## [Given task]
From the first line of the data below, copy each line up to the one containing "from math import", and include that line too.

## [Data block]

┏━━

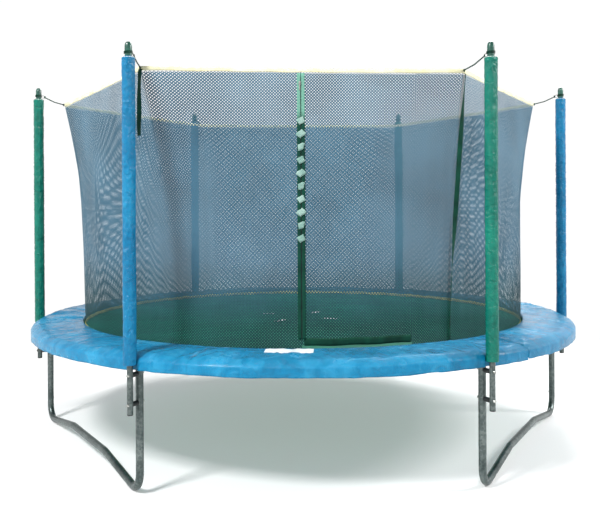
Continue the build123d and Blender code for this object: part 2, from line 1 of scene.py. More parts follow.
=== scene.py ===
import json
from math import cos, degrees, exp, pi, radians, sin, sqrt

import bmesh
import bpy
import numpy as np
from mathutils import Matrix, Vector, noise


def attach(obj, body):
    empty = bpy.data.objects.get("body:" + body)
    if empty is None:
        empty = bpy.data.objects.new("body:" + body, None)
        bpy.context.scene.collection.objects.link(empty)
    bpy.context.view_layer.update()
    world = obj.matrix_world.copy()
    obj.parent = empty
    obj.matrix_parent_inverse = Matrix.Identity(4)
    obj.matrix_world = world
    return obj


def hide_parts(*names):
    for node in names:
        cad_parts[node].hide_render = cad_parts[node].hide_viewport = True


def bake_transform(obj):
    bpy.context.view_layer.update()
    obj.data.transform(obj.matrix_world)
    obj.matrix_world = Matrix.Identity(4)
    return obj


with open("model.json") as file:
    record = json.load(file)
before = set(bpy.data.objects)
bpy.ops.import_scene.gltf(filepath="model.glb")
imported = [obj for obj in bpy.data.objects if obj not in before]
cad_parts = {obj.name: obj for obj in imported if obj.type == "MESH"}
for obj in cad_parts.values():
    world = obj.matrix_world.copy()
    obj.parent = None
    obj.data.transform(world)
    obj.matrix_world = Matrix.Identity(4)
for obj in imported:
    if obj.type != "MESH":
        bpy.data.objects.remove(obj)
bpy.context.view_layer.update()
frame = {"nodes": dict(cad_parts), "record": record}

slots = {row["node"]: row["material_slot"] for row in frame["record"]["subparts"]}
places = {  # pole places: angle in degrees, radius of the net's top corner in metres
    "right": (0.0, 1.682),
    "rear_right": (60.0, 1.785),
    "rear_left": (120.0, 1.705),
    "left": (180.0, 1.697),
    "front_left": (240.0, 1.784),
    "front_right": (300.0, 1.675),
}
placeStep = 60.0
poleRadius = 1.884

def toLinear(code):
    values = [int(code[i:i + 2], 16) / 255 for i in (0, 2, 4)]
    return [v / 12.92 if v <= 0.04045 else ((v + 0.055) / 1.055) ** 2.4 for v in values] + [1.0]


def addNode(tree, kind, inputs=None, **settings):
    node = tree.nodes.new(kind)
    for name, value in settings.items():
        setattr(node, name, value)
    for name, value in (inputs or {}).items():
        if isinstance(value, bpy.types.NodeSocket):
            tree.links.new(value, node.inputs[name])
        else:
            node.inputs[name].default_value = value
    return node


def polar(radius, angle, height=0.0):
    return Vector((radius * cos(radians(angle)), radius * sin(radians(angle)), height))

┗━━

## [Written response]
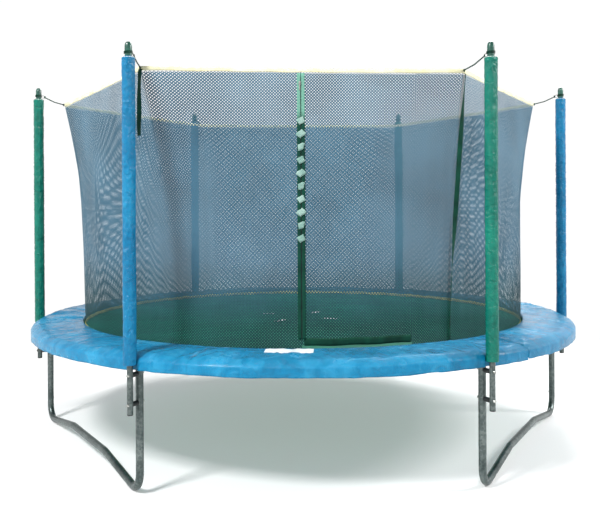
Continue the build123d and Blender code for this object: part 2, from line 1 of scene.py. More parts follow.
=== scene.py ===
import json
from math import cos, degrees, exp, pi, radians, sin, sqrt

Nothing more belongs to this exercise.